Vortex shedding Source: Practical Engineering/YouTube
When the amplitude of the motion increased beyond the strength of some of the suspension cables, they snapped, and the adjacent cables couldn't carry the weight, causing them to snap as well.
The collapse of the bridge was recorded by a local camera shop owner named Barney Elliott, and in 1998, Elliott's film titled The Tacoma Narrows Bridge Collapse was selected by the US Library of Congress as being culturally and historically significant.
Aftermath of the collapse
When the State of Washington went to collect on its insurance claim for the bridge, it found out that its insurance agent had made off with the premium payment, and that the bridge was only partially insured.
Tacoma Narrows bridge closed Source: Practical Engineering/YouTube
The weather system that caused the Tacoma Narrows bridge to collapse continued its way across the country, eventually producing the Armistice Day Blizzard on November 12, 1940.
It included snowfalls of up to 27 inches (69cm), winds of between 50 and 80mph (80 to 130km/h), 20ft (6.1m) snowdrifts, and 50°F (28°C) temperature drops in parts of Nebraska, South Dakota, Iowa, Minnesota, Wisconsin, and Michigan.
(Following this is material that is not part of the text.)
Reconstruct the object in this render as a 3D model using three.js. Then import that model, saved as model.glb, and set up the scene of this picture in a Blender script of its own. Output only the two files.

Record low pressures were recorded in La Crosse, Wisconsin, and Duluth, Minnesota, and 146 people were killed. Hundreds of duck hunters were stranded on islands in the Mississippi River where they died of the cold. One survivor was saved by his two Labrador retrievers who sheltered him with their bodies.
In Watkins, Minnesota, the blinding snow caused a passenger train and a freight train to collide, and residents formed a human chain to lead the passengers to safety. On Lake Michigan, 66 sailors died when three freighters sank due to the storm.
Today, all over the world, Barney Elliott's film is shown to engineering, architecture, and physics students as a cautionary tale of how the power of Mother Nature needs to be respected.